(Records from a data source)
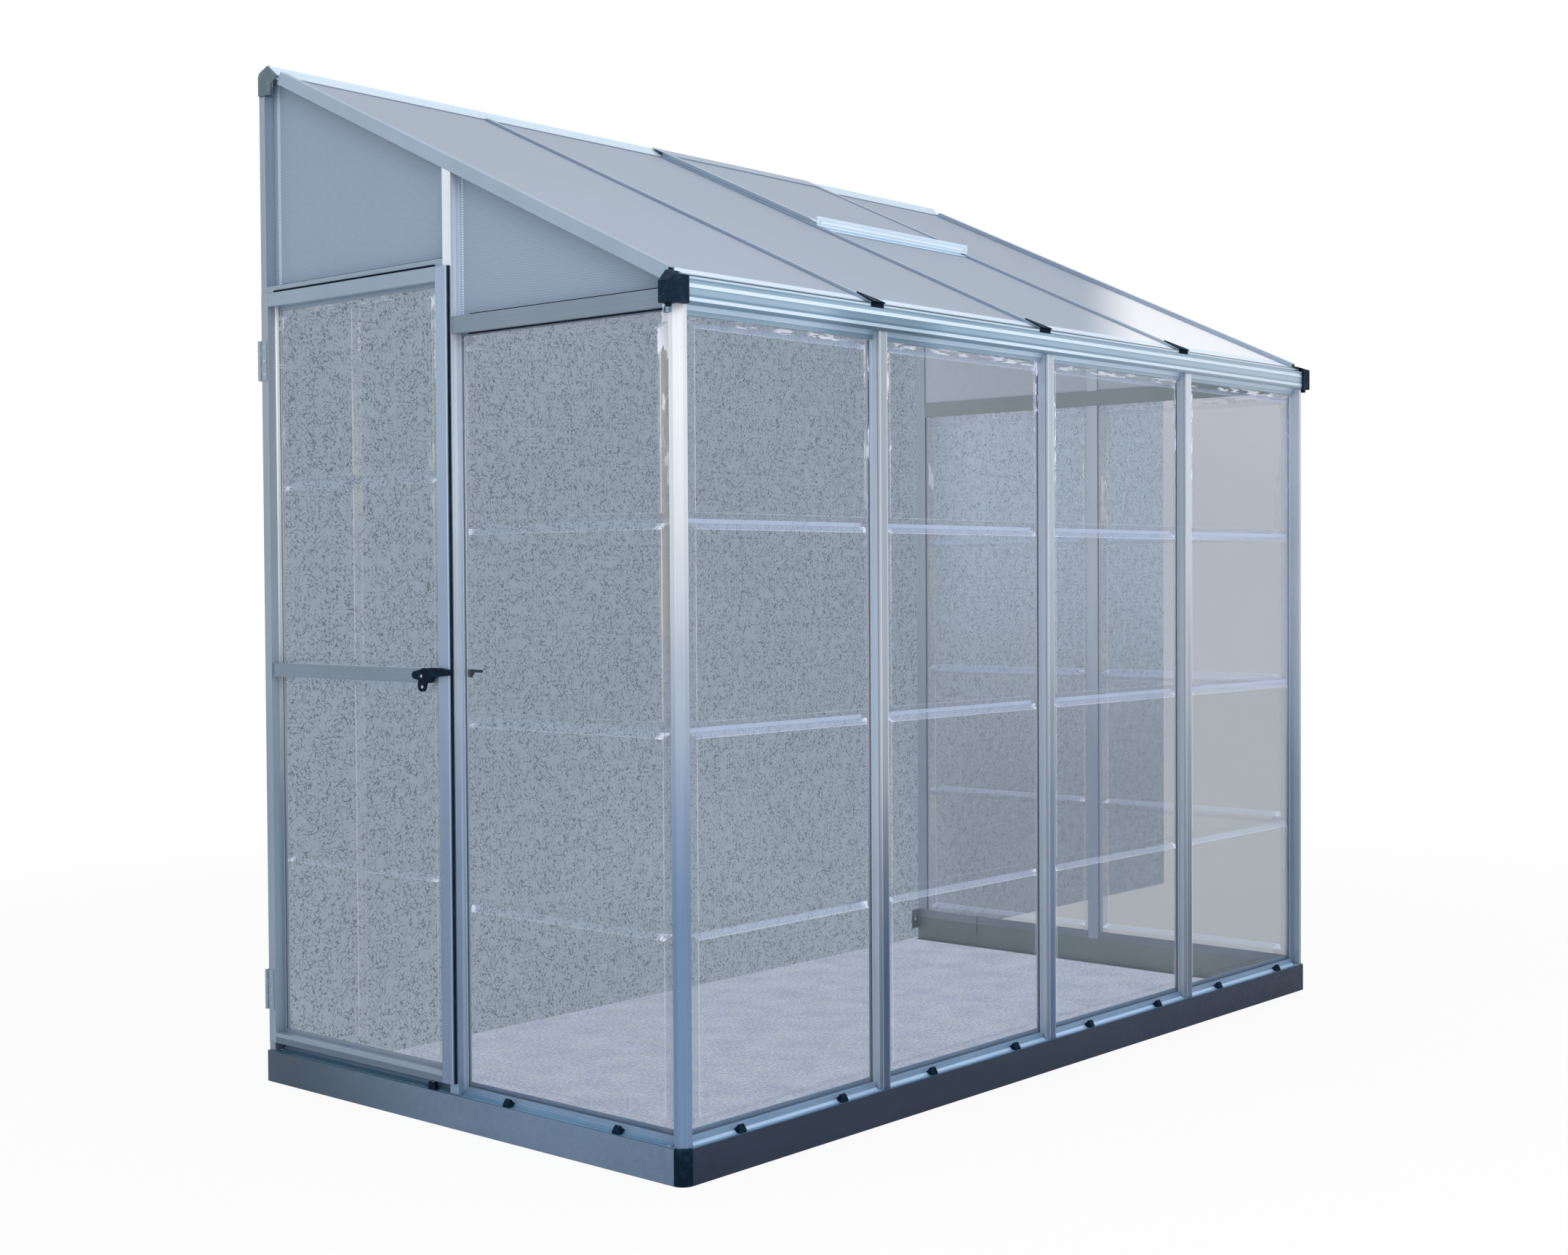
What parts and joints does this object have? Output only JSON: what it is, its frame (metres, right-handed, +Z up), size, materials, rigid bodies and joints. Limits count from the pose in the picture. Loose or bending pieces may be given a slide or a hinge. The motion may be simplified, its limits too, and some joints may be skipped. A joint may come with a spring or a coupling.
{
  "type": "lean-to greenhouse",
  "caption": "Lean-to greenhouse with an aluminium frame, galvanised base, clear pressed wall panels, twin-wall roof, hinged side door and roof vent.",
  "frame": {"origin": "on the ground under the middle of the greenhouse's bounding box", "axes": "+X runs right along the front wall, +Y runs back to the house wall, +Z is up"},
  "size_m": [2.46, 1.296, 2.2524],
  "materials": {
    "galvanised": "galvanised steel, satin",
    "black_plastic": "moulded black plastic, satin",
    "grey_plastic": "moulded grey plastic, matte",
    "aluminium": "extruded aluminium, satin mill finish",
    "twin_wall": "translucent twin-wall polycarbonate with fine flutes",
    "clear_panel": "clear pressed acrylic sheet, glossy"
  },
  "bodies": {
    "frame": {"base_front": "galvanised", "base_left": "galvanised", "base_right": "galvanised", "base_corner_left": "black_plastic", "base_corner_right": "black_plastic", "gutter_cap_left": "black_plastic", "gutter_cap_right": "black_plastic", "rafter_clip_1": "black_plastic", "rafter_clip_2": "black_plastic", "rafter_clip_3": "black_plastic", "latch_keeper": "black_plastic", "door_bumper": "black_plastic", "ridge_cap_left": "grey_plastic", "ridge_cap_right": "grey_plastic", "corner_post_left": "aluminium", "corner_post_right": "aluminium", "middle_post_left": "aluminium", "middle_post_right": "aluminium", "wall_post_left": "aluminium", "wall_post_right": "aluminium", "mullion_1": "aluminium", "mullion_2": "aluminium", "mullion_3": "aluminium", "gutter": "aluminium", "rafter_1": "aluminium", "rafter_2": "aluminium", "rafter_3": "aluminium", "rake_left": "aluminium", "rake_right": "aluminium", "ridge": "aluminium", "door_header": "aluminium", "side_header_left": "aluminium", "side_header_right": "aluminium", "vent_sill": "aluminium", "roof_sheet_1": "twin_wall", "roof_sheet_2": "twin_wall", "roof_sheet_3": "twin_wall", "roof_sheet_4": "twin_wall", "gable_sheet_left_front": "twin_wall", "gable_sheet_left_rear": "twin_wall", "gable_sheet_right_front": "twin_wall", "gable_sheet_right_rear": "twin_wall", "front_panel_1": "clear_panel", "front_panel_2": "clear_panel", "front_panel_3": "clear_panel", "front_panel_4": "clear_panel", "side_panel_left": "clear_panel", "side_panel_right_front": "clear_panel", "side_panel_right_rear": "clear_panel"},
    "door": {"door_hinge_stile": "aluminium", "door_latch_stile": "aluminium", "door_top_rail": "aluminium", "door_middle_rail": "aluminium", "door_bottom_rail": "aluminium", "door_panel": "clear_panel"},
    "latch": {"latch_handle": "black_plastic"},
    "vent": {"vent_frame": "aluminium", "vent_bottom_bar": "aluminium", "vent_sheet": "twin_wall"},
    "stay": {"vent_stay": "aluminium"}
  },
  "joints": [
    {"name": "door_hinge", "type": "hinge", "parent": "frame", "child": "door", "pos_m": [-1.213, 0.644, 0.905], "axis": [0, 0, -1], "range_deg": [0, 90]},
    {"name": "latch_turn", "type": "hinge", "parent": "door", "child": "latch", "pos_m": [-1.21, 0.053, 0.92506], "axis": [1, 0, 0], "range_deg": [0, 90]},
    {"name": "vent_hinge", "type": "hinge", "parent": "frame", "child": "vent", "pos_m": [0.3025, 0.60999, 2.24748], "axis": [-1, 0, 0], "range_deg": [0, 30]},
    {"name": "stay_pivot", "type": "hinge", "parent": "vent", "child": "stay", "pos_m": [0.3025, 0.06465, 1.9805], "axis": [-1, 0, 0], "range_deg": [-16, 0]}
  ],
  "couplings": [
    {"joint": "stay_pivot", "follows": "vent_hinge", "ratio": -0.5}
  ]
}
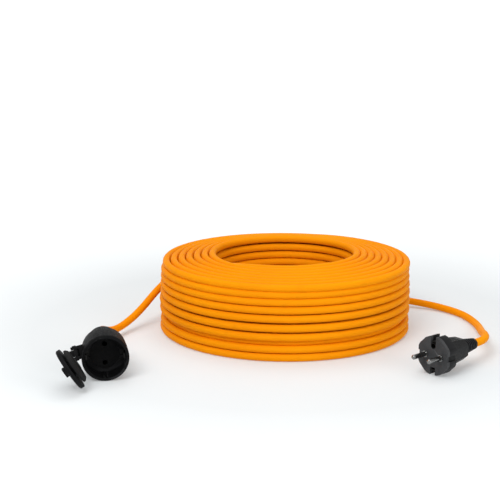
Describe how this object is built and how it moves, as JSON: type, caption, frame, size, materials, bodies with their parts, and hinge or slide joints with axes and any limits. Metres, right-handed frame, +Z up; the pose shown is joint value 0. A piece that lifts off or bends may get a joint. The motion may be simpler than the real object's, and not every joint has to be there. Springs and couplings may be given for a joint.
{
  "type": "extension cord",
  "caption": "Coiled extension cord: round three-core cord with an earthed two-pin plug and a coupler socket under a hinged splash cap.",
  "frame": {"origin": "on the coil's axis, at the floor that the coil lies on", "axes": "+Z up along the coil's axis; the coupler socket's mouth faces roughly -Y and the plug lies at +X"},
  "size_m": [0.4316, 0.3917, 0.0874],
  "materials": {
    "cord_jacket": "smooth, slightly glossy orange jacket",
    "coupler_plastic": "matte black",
    "carrier_plastic": "matte black",
    "brass_contacts": "plain stamped brass",
    "steel_screws": "zinc plated",
    "clamp_plastic": "matte grey",
    "relief_rubber": "soft matte black",
    "cap_rubber": "matte black",
    "seal_rubber": "soft black",
    "plug_face_plastic": "fine textured dark grey",
    "plug_plastic": "satin black",
    "plated_pins": "bright nickel plate",
    "core_brown": "glossy insulation",
    "core_blue": "glossy insulation",
    "core_green_yellow": "glossy insulation"
  },
  "bodies": {
    "root": {"cord_coil": "cord_jacket", "cord_tail_socket": "cord_jacket", "cord_tail_plug": "cord_jacket", "coupler_housing": "coupler_plastic", "coupler_contact_carrier": "carrier_plastic", "coupler_contact_live": "brass_contacts", "coupler_contact_neutral": "brass_contacts", "coupler_earth_strip": "brass_contacts", "coupler_terminal_screws": "steel_screws", "coupler_rear_cover": "coupler_plastic", "coupler_cover_screws": "steel_screws", "coupler_cord_clamp": "clamp_plastic", "coupler_clamp_screws": "steel_screws", "coupler_strain_relief": "relief_rubber", "coupler_cord_end": "cord_jacket", "coupler_core_live": "core_brown", "coupler_core_neutral": "core_blue", "coupler_core_earth": "core_green_yellow", "hinge_pin": "cap_rubber", "plug_face": "plug_face_plastic", "plug_shell": "plug_plastic", "plug_pin_live": "plated_pins", "plug_pin_neutral": "plated_pins", "plug_earth_strip": "brass_contacts", "plug_earth_tube": "brass_contacts", "plug_terminal_screws": "steel_screws", "plug_cover_screws": "steel_screws", "plug_cord_clamp": "clamp_plastic", "plug_clamp_screws": "steel_screws", "plug_strain_relief": "relief_rubber", "plug_cord_end": "cord_jacket", "plug_core_live": "core_brown", "plug_core_neutral": "core_blue", "plug_core_earth": "core_green_yellow"},
    "cap": {"cap_shell": "cap_rubber", "cap_seal_disc": "seal_rubber", "cap_rivet": "seal_rubber"}
  },
  "joints": [
    {"name": "cap_hinge", "type": "hinge", "parent": "root", "child": "cap", "pos_m": [-0.19875, -0.2015, 0.027], "axis": [-0.2916, 0.2661, 0.9188], "range_deg": [-20, 92]}
  ]
}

Description of the task. Output all of the data above without any alteration.

Completed exercise.
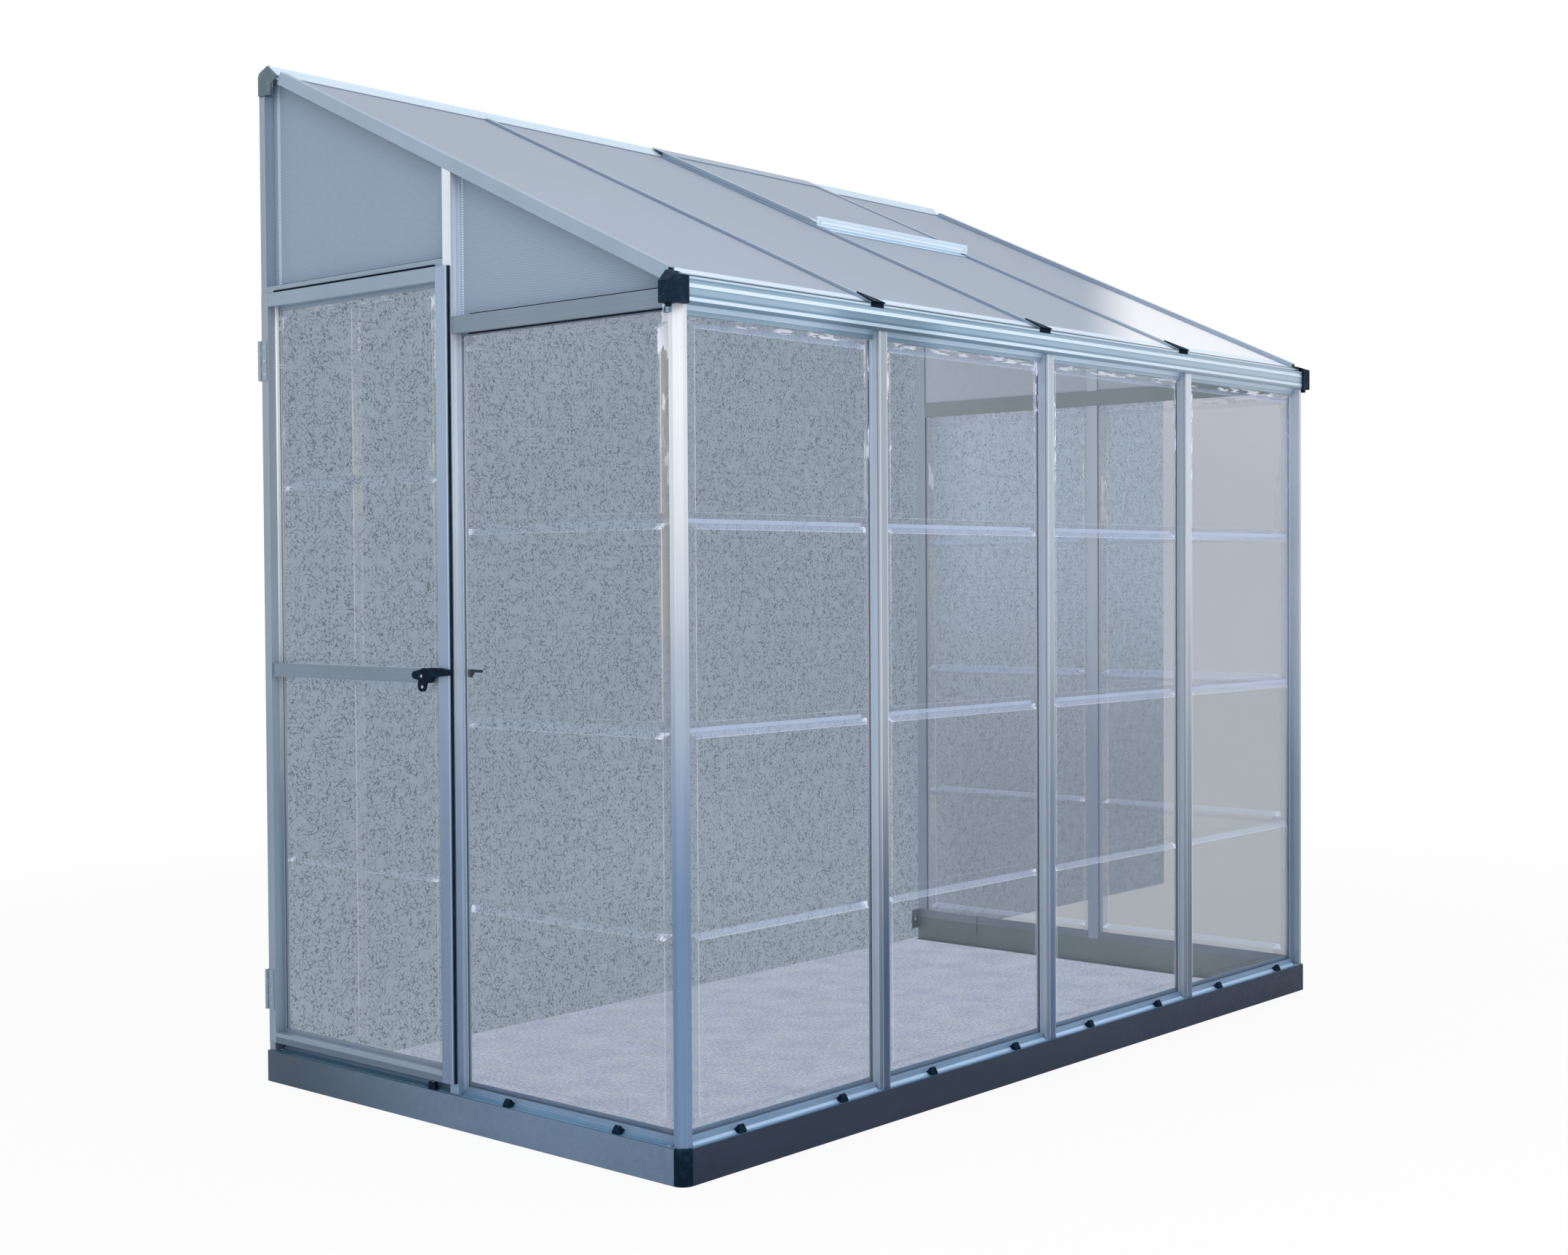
What parts and joints does this object have? Output only JSON: what it is, its frame (metres, right-handed, +Z up), size, materials, rigid bodies and joints. Limits count from the pose in the picture. Loose or bending pieces may be given a slide or a hinge. The motion may be simplified, its limits too, and some joints may be skipped. A joint may come with a spring or a coupling.
{
  "type": "lean-to greenhouse",
  "caption": "Lean-to greenhouse with an aluminium frame, galvanised base, clear pressed wall panels, twin-wall roof, hinged side door and roof vent.",
  "frame": {"origin": "on the ground under the middle of the greenhouse's bounding box", "axes": "+X runs right along the front wall, +Y runs back to the house wall, +Z is up"},
  "size_m": [2.46, 1.296, 2.2524],
  "materials": {
    "galvanised": "galvanised steel, satin",
    "black_plastic": "moulded black plastic, satin",
    "grey_plastic": "moulded grey plastic, matte",
    "aluminium": "extruded aluminium, satin mill finish",
    "twin_wall": "translucent twin-wall polycarbonate with fine flutes",
    "clear_panel": "clear pressed acrylic sheet, glossy"
  },
  "bodies": {
    "frame": {"base_front": "galvanised", "base_left": "galvanised", "base_right": "galvanised", "base_corner_left": "black_plastic", "base_corner_right": "black_plastic", "gutter_cap_left": "black_plastic", "gutter_cap_right": "black_plastic", "rafter_clip_1": "black_plastic", "rafter_clip_2": "black_plastic", "rafter_clip_3": "black_plastic", "latch_keeper": "black_plastic", "door_bumper": "black_plastic", "ridge_cap_left": "grey_plastic", "ridge_cap_right": "grey_plastic", "corner_post_left": "aluminium", "corner_post_right": "aluminium", "middle_post_left": "aluminium", "middle_post_right": "aluminium", "wall_post_left": "aluminium", "wall_post_right": "aluminium", "mullion_1": "aluminium", "mullion_2": "aluminium", "mullion_3": "aluminium", "gutter": "aluminium", "rafter_1": "aluminium", "rafter_2": "aluminium", "rafter_3": "aluminium", "rake_left": "aluminium", "rake_right": "aluminium", "ridge": "aluminium", "door_header": "aluminium", "side_header_left": "aluminium", "side_header_right": "aluminium", "vent_sill": "aluminium", "roof_sheet_1": "twin_wall", "roof_sheet_2": "twin_wall", "roof_sheet_3": "twin_wall", "roof_sheet_4": "twin_wall", "gable_sheet_left_front": "twin_wall", "gable_sheet_left_rear": "twin_wall", "gable_sheet_right_front": "twin_wall", "gable_sheet_right_rear": "twin_wall", "front_panel_1": "clear_panel", "front_panel_2": "clear_panel", "front_panel_3": "clear_panel", "front_panel_4": "clear_panel", "side_panel_left": "clear_panel", "side_panel_right_front": "clear_panel", "side_panel_right_rear": "clear_panel"},
    "door": {"door_hinge_stile": "aluminium", "door_latch_stile": "aluminium", "door_top_rail": "aluminium", "door_middle_rail": "aluminium", "door_bottom_rail": "aluminium", "door_panel": "clear_panel"},
    "latch": {"latch_handle": "black_plastic"},
    "vent": {"vent_frame": "aluminium", "vent_bottom_bar": "aluminium", "vent_sheet": "twin_wall"},
    "stay": {"vent_stay": "aluminium"}
  },
  "joints": [
    {"name": "door_hinge", "type": "hinge", "parent": "frame", "child": "door", "pos_m": [-1.213, 0.644, 0.905], "axis": [0, 0, -1], "range_deg": [0, 90]},
    {"name": "latch_turn", "type": "hinge", "parent": "door", "child": "latch", "pos_m": [-1.21, 0.053, 0.92506], "axis": [1, 0, 0], "range_deg": [0, 90]},
    {"name": "vent_hinge", "type": "hinge", "parent": "frame", "child": "vent", "pos_m": [0.3025, 0.60999, 2.24748], "axis": [-1, 0, 0], "range_deg": [0, 30]},
    {"name": "stay_pivot", "type": "hinge", "parent": "vent", "child": "stay", "pos_m": [0.3025, 0.06465, 1.9805], "axis": [-1, 0, 0], "range_deg": [-16, 0]}
  ],
  "couplings": [
    {"joint": "stay_pivot", "follows": "vent_hinge", "ratio": -0.5}
  ]
}
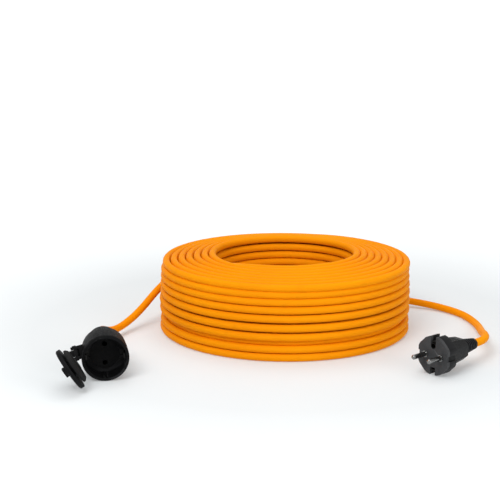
Describe how this object is built and how it moves, as JSON: type, caption, frame, size, materials, bodies with their parts, and hinge or slide joints with axes and any limits. Metres, right-handed frame, +Z up; the pose shown is joint value 0. A piece that lifts off or bends may get a joint. The motion may be simpler than the real object's, and not every joint has to be there. Springs and couplings may be given for a joint.
{
  "type": "extension cord",
  "caption": "Coiled extension cord: round three-core cord with an earthed two-pin plug and a coupler socket under a hinged splash cap.",
  "frame": {"origin": "on the coil's axis, at the floor that the coil lies on", "axes": "+Z up along the coil's axis; the coupler socket's mouth faces roughly -Y and the plug lies at +X"},
  "size_m": [0.4316, 0.3917, 0.0874],
  "materials": {
    "cord_jacket": "smooth, slightly glossy orange jacket",
    "coupler_plastic": "matte black",
    "carrier_plastic": "matte black",
    "brass_contacts": "plain stamped brass",
    "steel_screws": "zinc plated",
    "clamp_plastic": "matte grey",
    "relief_rubber": "soft matte black",
    "cap_rubber": "matte black",
    "seal_rubber": "soft black",
    "plug_face_plastic": "fine textured dark grey",
    "plug_plastic": "satin black",
    "plated_pins": "bright nickel plate",
    "core_brown": "glossy insulation",
    "core_blue": "glossy insulation",
    "core_green_yellow": "glossy insulation"
  },
  "bodies": {
    "root": {"cord_coil": "cord_jacket", "cord_tail_socket": "cord_jacket", "cord_tail_plug": "cord_jacket", "coupler_housing": "coupler_plastic", "coupler_contact_carrier": "carrier_plastic", "coupler_contact_live": "brass_contacts", "coupler_contact_neutral": "brass_contacts", "coupler_earth_strip": "brass_contacts", "coupler_terminal_screws": "steel_screws", "coupler_rear_cover": "coupler_plastic", "coupler_cover_screws": "steel_screws", "coupler_cord_clamp": "clamp_plastic", "coupler_clamp_screws": "steel_screws", "coupler_strain_relief": "relief_rubber", "coupler_cord_end": "cord_jacket", "coupler_core_live": "core_brown", "coupler_core_neutral": "core_blue", "coupler_core_earth": "core_green_yellow", "hinge_pin": "cap_rubber", "plug_face": "plug_face_plastic", "plug_shell": "plug_plastic", "plug_pin_live": "plated_pins", "plug_pin_neutral": "plated_pins", "plug_earth_strip": "brass_contacts", "plug_earth_tube": "brass_contacts", "plug_terminal_screws": "steel_screws", "plug_cover_screws": "steel_screws", "plug_cord_clamp": "clamp_plastic", "plug_clamp_screws": "steel_screws", "plug_strain_relief": "relief_rubber", "plug_cord_end": "cord_jacket", "plug_core_live": "core_brown", "plug_core_neutral": "core_blue", "plug_core_earth": "core_green_yellow"},
    "cap": {"cap_shell": "cap_rubber", "cap_seal_disc": "seal_rubber", "cap_rivet": "seal_rubber"}
  },
  "joints": [
    {"name": "cap_hinge", "type": "hinge", "parent": "root", "child": "cap", "pos_m": [-0.19875, -0.2015, 0.027], "axis": [-0.2916, 0.2661, 0.9188], "range_deg": [-20, 92]}
  ]
}